Earlier this week, I spoke to Andranik Migranyan, a star of the Russian foreign policy establishment and a close friend of the Russian foreign minister. I’ve spoken to Migranyan for years about Russian foreign policy and, though he has always been passionate in his views and extremely colorful in his expressions, I’ve never heard him so agitated and angry. He did not think there should be negotiations at all but he could see the logic for why they should be happening: If they didn’t, he said, “Russia would’ve been accused that it doesn’t want to negotiate.” That is, the negotiations were clearly for show, to tick a box. 

“It is my personal hope that the negotiations don’t succeed because anything they produce will be unacceptable in Russia,” Migranyan told me. “This is an all or nothing situation.” Migranyan explained his vision of victory to me: Russia had to fight until Ukraine was reduced to a landlocked rump state in the west, nestled beside Romania and Poland. First, Migranyan went on, Russia would retake the entirety of the Donbas, as well as Mykolaiv and Odessa and the coasts of the Azov and Black Seas. “This would form Novoroissya, stretching from Odessa to Transnistria,” he said, referring to the area between Moldova and Ukraine where Putin fomented a frozen conflict. The new government of Novorossiya, Migranyan explained, would also include the cities of Kharkiv and Dnipro, known in Russian as Dnepropetrovsk. “In the central part of Ukraine, after we take Kyiv, Poltava, we will create a government entity called Kievan Rus. Then Belarus, Novorossiya, and Kievan Rus would join Russia in a union state,” he said, turning ebullient. 

I think he heard me choke on the other end of the line because he added, “Isn’t it beautiful?” When I asked him if the people living in these places get a say, or if the Kremlin would simply make these decisions for them, Migranyan scoffed and compared Ukrainians to Germans living under Nazi rule. “They’ve all been brainwashed and they need to be reeducated,” Migranyan spat. “If it were up to me, I wouldn’t ask anyone.”

The stakes, in Migranyan’s view, were now enormous. “Either Russia will emerge from this war as a serious victor and will play an even more important role in the world, or it won’t and Russia will be the world’s doormat,” he explained. “It is an existential dilemma.” It is why, he says, Russia should fight to the end and win, no matter what. “This isn’t a war with Ukraine,” he added. “This is a war with the entire Western world.

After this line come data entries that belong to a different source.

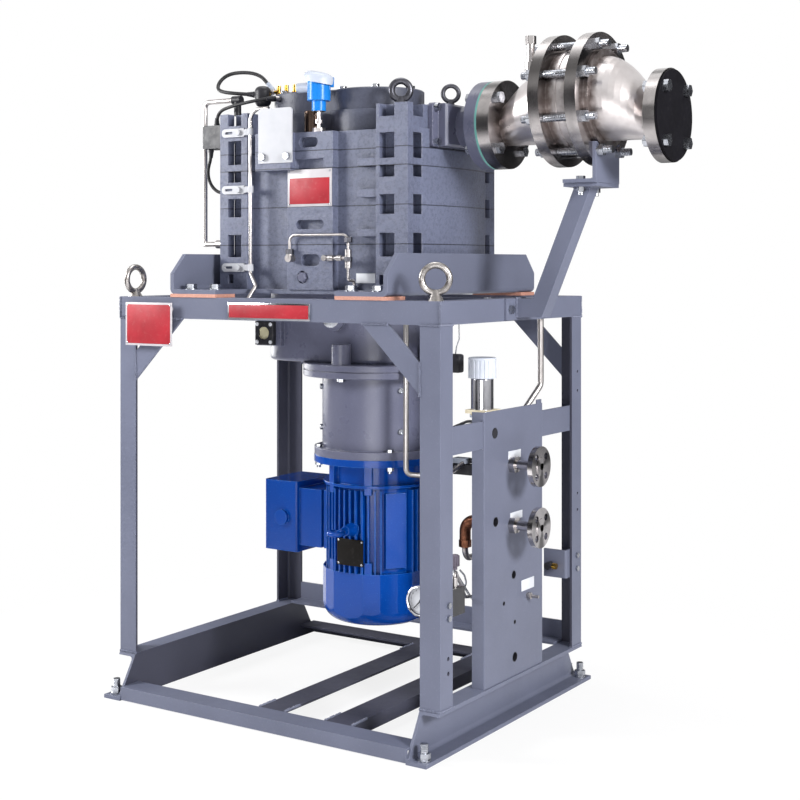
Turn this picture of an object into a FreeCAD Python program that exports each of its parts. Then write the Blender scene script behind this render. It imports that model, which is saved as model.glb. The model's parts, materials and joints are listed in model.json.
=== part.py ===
import FreeCAD, Part
import math
import os
from FreeCAD import Vector as V

os.makedirs("parts", exist_ok=True)

# Frame sizes
FRAME_W = 900.0
FRAME_D = 660.0
FRAME_TOP = 950.0
CHANNEL_H = 100.0
CHANNEL_B = 50.0
CHANNEL_WEB = 6.0
CHANNEL_FLANGE = 8.5
CHANNEL_LEN = 770.0
ROOT_R = 8.5
ANGLE = 50.0
ANGLE_T = 6.0
ANGLE_R = 6.0
BASE_TOP = 32.0
BASE_FOOT = 2.0
BASE_LEG = 60.0
BASE_T = 5.0
RUNNER_W = 70.0
RUNNER_LEFT_X = -32.0
RUNNER_RIGHT_X = 150.0
BRACE_T = 6.0
HALF_W = FRAME_W / 2
HALF_D = FRAME_D / 2
WEB_X = HALF_W - CHANNEL_B

# Pump body, stacked on the two bracket angles
SEAT_T = 10.0
PAD_T = 8.0
SEAT_TOP = FRAME_TOP + PAD_T + SEAT_T
BODY_X = 15.0
BODY_W = 536.0
BODY_D = 390.0
FACE_BACK = 21.0
COLUMN = 84.0
JOINT_1 = 1072.0
JOINT_2 = 1160.0
JOINT_3 = 1248.0
JOINT_4 = 1289.0
BODY_TOP = 1332.0
COLUMN_TOP = 1386.0
BODY_L = BODY_X - BODY_W / 2
BODY_R = BODY_X + BODY_W / 2
FRONT = -BODY_D / 2
SIDE_BULGE = 14.0

# Rotor pair: two parallel upright shafts
DRIVE_X = 100.0
SHAFT_SPACING = 170.0
SHAFT_Y = -40.0
DRIVEN_X = DRIVE_X - SHAFT_SPACING
ROTOR_R = 106.0
BORE_CLEAR = 2.0
BORE_R = ROTOR_R + BORE_CLEAR
MESH_CLEAR = 0.8
CLAW_T = 62.0
AXIAL_CLEAR = 1.0
SHAFT_R = 22.0
SHAFT_FIT = 0.05
HOLE_CLEAR = 0.6

# Gearbox under the body and its timing gears
GEARBOX_R = 118.5
GEARBOX_WALL = 13.0
GEARBOX_BOTTOM = 798.0
GEARBOX_TOP = FRAME_TOP + PAD_T
BELL_R = 176.0
BELL_T = 31.0
BELL_EAR_R = 24.0
BELL_EAR_H = 44.0
GEAR_TEETH = 34
GEAR_FACE = 36.0
GEAR_Z = 868.0
GEAR_BACKLASH = 0.5

# Coupling and motor
HOUSING_R = 131.0
HOUSING_WALL = 8.0
HOUSING_BOTTOM = 582.0
MOTOR_FLANGE_R = 150.0
MOTOR_FLANGE_T = 16.0
MOTOR_R = 128.0
MOTOR_TUBE_R = 112.0
NECK_R = 115.0
MOTOR_BORE_R = 98.0
RIB_TOP = 515.0
RIB_BOTTOM = 320.0
RIB_T = 4.0
COWL_BOTTOM = 196.0
COWL_T = 2.5
MOTOR_SHAFT_R = 19.0

# Pipe line on the right: bores, flanges and the eccentric arrester
PIPE_Z = 1342.0
HOUSING_Z = 1386.0
DN80_R = 100.0
DN80_PCD = 160.0
DN80_HOLE = 9.0
PIPE_BORE = 40.0
PIPE_R = 48.0
BIG_R = 145.0
BIG_PCD = 246.0
BIG_COUNT = 8
PLATE_T = 12.0
BLOCK_T = 23.0
NECK_LEN = 51.0
FLANGE_T = 28.0
GASKET_T = 5.0
INLET_FLANGE_T = 30.0
CONE_LEN = 121.0
BIG_T = 26.0
ELEMENT_LEN = 61.0
DOME_LEN = 132.0
END_T = 26.0
PLATE_END = BODY_R + PLATE_T
BLOCK_END = PLATE_END + BLOCK_T
FLANGE_A = BLOCK_END + NECK_LEN
FLANGE_B = FLANGE_A + FLANGE_T
FLANGE_C = FLANGE_B + GASKET_T + INLET_FLANGE_T
BIG_A = FLANGE_C + CONE_LEN
BIG_B = BIG_A + BIG_T
BIG_C = BIG_B + ELEMENT_LEN
BIG_D = BIG_C + BIG_T
END_A = BIG_D + DOME_LEN
END_B = END_A + END_T
BLANK_T = 5.0
END_HEAD = 12.0

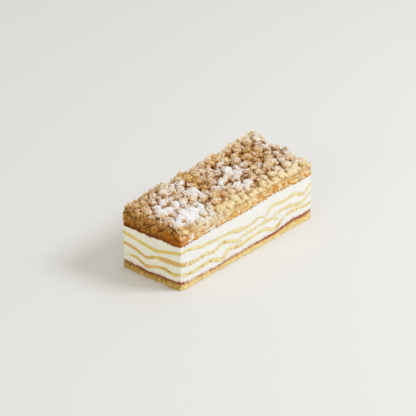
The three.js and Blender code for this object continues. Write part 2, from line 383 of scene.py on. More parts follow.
for layer, entries in SWELLS.items():
    lower = LAYERS.index(layer)
    swell = rim_table(entries)
    if "sheet" in layer:
        swell += SHEET_SWELL + SWELL_WOBBLE * (layered_noise(PLAN, 10, 600 + lower, 2) - 0.5)
        swell += 0.5 * (soft_noise(PLAN, 3.2, 650 + lower) - 0.5)
    RIM_LINES[lower] = RIM_LINES[lower] - swell
    RIM_LINES[lower + 1] = RIM_LINES[lower + 1] + swell

for layer, entries in LIFTS.items():
    lower = LAYERS.index(layer)
    RIM_LINES[lower] = RIM_LINES[lower] + rim_table(entries)
    RIM_LINES[lower + 1] = RIM_LINES[lower + 1] + rim_table(entries)

RIM_LINES[1:] = [line + RAISED for line in RIM_LINES[1:]]


def level(k, x, y):
    """Height of the boundary over layer k - 1, anywhere in the plan: a patch between its rim."""
    line = RIM_LINES[k]
    u = x / LENGTH + 0.5
    v = y / WIDTH + 0.5
    near = at_rim(line, front(x))
    right = at_rim(line, LENGTH + HALF_WIDTH + y)
    back = at_rim(line, LENGTH + WIDTH + HALF_LENGTH - x)
    end = at_rim(line, left(y))
    near_left, near_right, far_right, far_left = (
        at_rim(line, place) for place in (0, LENGTH, LENGTH + WIDTH, 2 * LENGTH + WIDTH))
    corners = (near_left * (1 - u) + near_right * u) * (1 - v)
    corners += (far_left * (1 - u) + far_right * u) * v
    height = near * (1 - v) + back * v + end * (1 - u) + right * u - corners
    flat = np.stack([x, y, np.full_like(x, 40.0 * k)], -1)
    wobble, size = LINE_WOBBLES[k]
    return height + wobble * (layered_noise(flat, size, 90 + k) - 0.5)


def cut_wobble(points):
    return CUT_WOBBLE * (layered_noise(points, CUT_WOBBLE_SIZE, 7, 2) - 0.5)


# Meshes

def new_object(name, points, faces, material=None):
    mesh = bpy.data.meshes.new(name)
    mesh.from_pydata((np.asarray(points) * MM).tolist(), [], faces)
    mesh.validate()
    mesh.update()
    piece = bpy.data.objects.new(name, mesh)
    bpy.context.scene.collection.objects.link(piece)
    if material:
        mesh.materials.append(material)
    shade_smooth(piece)
    return piece


def shade_smooth(piece):
    mesh = piece.data
    mesh.polygons.foreach_set("use_smooth", np.ones(len(mesh.polygons), bool))
    mesh.update()


def move_points(piece, points):
    piece.data.vertices.foreach_set("co", (points * MM).astype(np.float32).ravel())
    piece.data.update()


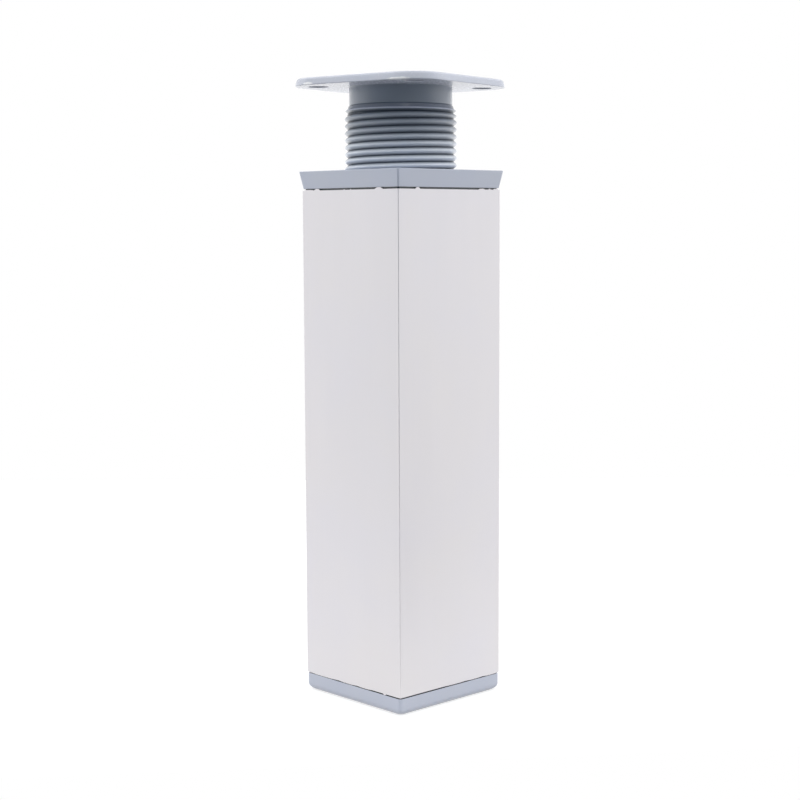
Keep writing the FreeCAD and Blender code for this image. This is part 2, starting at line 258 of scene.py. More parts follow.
def flat_between(work, outer, inner):
    """Flat face between two rings of points round Z, filled step by step round the turn."""
    def turn_of(vert):
        return math.atan2(vert.co.y, vert.co.x) % math.tau

    def turn_ahead(side):
        turns, index = divmod(place[side] + 1, len(rings[side]))
        return turn_of(rings[side][index]) + math.tau * turns

    rings = [sorted(ring, key=turn_of) for ring in (outer, inner)]
    place = [0, 0]
    while place[0] < len(rings[0]) or place[1] < len(rings[1]):
        side = int(place[0] == len(rings[0])
                   or (place[1] < len(rings[1]) and turn_ahead(1) < turn_ahead(0)))
        here = [rings[k][place[k] % len(rings[k])] for k in (0, 1)]
        place[side] += 1
        work.faces.new((here[0], here[1], rings[side][place[side] % len(rings[side])]))


def add_block(work, low, high):
    """Plain upright block between two corners, for the webs inside the foot."""
    (x0, y0, z0), (x1, y1, z1) = low, high
    corners = [work.verts.new((x * MM, y * MM, z * MM)) for z in (z0, z1)
               for x, y in ((x0, y0), (x1, y0), (x1, y1), (x0, y1))]
    for face in ((3, 2, 1, 0), (4, 5, 6, 7), (0, 1, 5, 4), (1, 2, 6, 5), (2, 3, 7, 6), (3, 0, 4, 7)):
        work.faces.new([corners[index] for index in face])


# Node groups shared by the materials


def add_node(tree, kind, inputs=None, **settings):
    """Add a node with its settings; inputs are linked to other nodes' sockets or set to plain values."""
    node = tree.nodes.new(kind)
    for setting, value in settings.items():
        setattr(node, setting, value)
    for socket, source in (inputs or {}).items():
        if isinstance(source, bpy.types.NodeSocket):
            tree.links.new(source, node.inputs[socket])
        else:
            node.inputs[socket].default_value = source
    return node


def start_group(name, inputs, outputs):
    """New node group with named sockets; gives back the group and its input and output nodes."""
    group = bpy.data.node_groups.new(name, "ShaderNodeTree")
    for socket, kind, value in inputs:
        item = group.interface.new_socket(socket, in_out="INPUT", socket_type=kind)
        if value is not None:
            item.default_value = value
    for socket, kind in outputs:
        group.interface.new_socket(socket, in_out="OUTPUT", socket_type=kind)
    return group, group.nodes.new("NodeGroupInput"), group.nodes.new("NodeGroupOutput")


POSITION = ("Position", "NodeSocketVector", None)
COLOUR = ("Colour", "NodeSocketColor", (0.5, 0.5, 0.5, 1))
COLOUR_AND_MASK = [("Colour", "NodeSocketColor"), ("Mask", "NodeSocketFloat")]


def mix_out(group, result, mask, clear, covered):
    """End a group: the mask comes out, and so does the mix that it makes of two colours."""
    mix = add_node(group, "ShaderNodeMix", {"Factor": mask, "A": clear, "B": covered}, data_type="RGBA")
    group.links.new(mix.outputs["Result"], result.inputs["Colour"])
    group.links.new(mask, result.inputs["Mask"])


def soft_mottle_group():
    """Faint cloudy change of tone over a surface, as left by handling and by the finish itself."""
    group, given, result = start_group(
        "soft_mottle",
        [POSITION, COLOUR, ("Warm", "NodeSocketColor", (0.5, 0.5, 0.5, 1)),
         ("Scale", "NodeSocketFloat", 40.0), ("Amount", "NodeSocketFloat", 0.5)],
        COLOUR_AND_MASK)
    cloud = add_node(group, "ShaderNodeTexNoise", {
        "Vector": given.outputs["Position"], "Scale": given.outputs["Scale"],
        "Detail": 3.0, "Roughness": 0.55})
    spread = add_node(group, "ShaderNodeMapRange", {
        "Value": cloud.outputs["Fac"], "From Min": 0.35, "From Max": 0.65})
    weight = add_node(group, "ShaderNodeMath", {
        0: spread.outputs["Result"], 1: given.outputs["Amount"]}, operation="MULTIPLY")
    mix_out(group, result, weight.outputs["Value"], given.outputs["Colour"], given.outputs["Warm"])
    return group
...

That’s why Russia can’t lose.” 

Z Is for Victory

There is emerging evidence that, after the initial shock and despair of a poorly planned invasion, Russians are now rallying around their flag and their president. According to several Russian polls (which are inevitably hard to trust, as I’ve previously noted), Putin has become more popular since he started this war, not less. The Levada Center shows Putin’s approval rating spiking from 65 percent in December to 83 percent now. And even as Western sanctions decimate the Russian economy, more Russians than ever think things are trending in the right direction, from 48 percent in December to 69 percent now. Again, polling is hard enough in the United States, which has free (if not totally fair) political and media ecosystems, and it is harder still in an authoritarian system that has unleashed a vicious crackdown on any anti-war sentiment. 

But the polls are not the only evidence. Farida Rustamova, one of the very best and well-sourced Russian journalists of our generation, who is now in exile, wrote a terrifying piece (here in English) about some of these dynamics. Many in the Russian economic and political elites, she writes, were initially horrified by the invasion and devastated by what Western sanctions would mean for their livelihoods and lifestyles. These were the people whom the West had hoped to peel away from Putin by imposing the sanctions. But now, according to Rustamova, they are turning against the West, feeling offended by the punishment and defensive of their country, and their president. “Russian society, my sources tell me, has also rallied in support of Putin’s actions under the pressure of propaganda and under the consequences of sanctions,” Rustamova wrote. “In a situation where, as it seems to them, the whole world is against Russia, its citizens “will hate the West and consolidate.” 

One source who is very familiar with the thinking in the Russian government told me that, though “there is a lot of splintering of the elites and a lot of people feel misled and betrayed, they feel misled and betrayed for different reasons.” The source added that “Putin’s supporters are devastated and feel a little betrayed [by the announcement at Istanbul]. The commander in chief made a commitment to go all the way.” Despite some of the grumbling and resignations we’ve seen coming out of the Russian government and state media, the source said, “I think that for a lot of these people, as ridiculous as it seems, this was a labor of love.”

In the first days of the war, the West was buoyed by anti-war protestors all over Russia, some 15,000 of whom have been arrested since February 24. People here hoped, as they always do when Russians protest and despite all evidence, that these brave souls would sweep Putin from power. But the dynamic inside Russia is starting to look very different. “I think Putin is afraid not of anti-war protests but pro-war protests,” Stanovaya told me. “This constituency is not huge, it’s marginal, but it’s radical and it’s real. And Putin will have to deal with these people. Russian state TV has created it and there are now many people who really believe in it. Putin inspired these people. And now they see him as a potential traitor.”

As for how this ends, the U.S. government source told me that, despite Russia’s early setbacks on the battlefield, there is still a lot of manpower and materiel that the Kremlin could throw at the problem. “The Russians have a massive military machine,” the source said. “We should make no mistake, they have the combat power to press this forward.” Added Stanovaya, “I don’t see Russia reexamining its earlier position. I would leave some probability that Putin will still want to finish the job. He may explain the failure of the military operation in different ways, but he hasn’t changed his starting assumption that he is historically right. He thinks that Ukraine has to stop its existence in the form it existed before February 24.”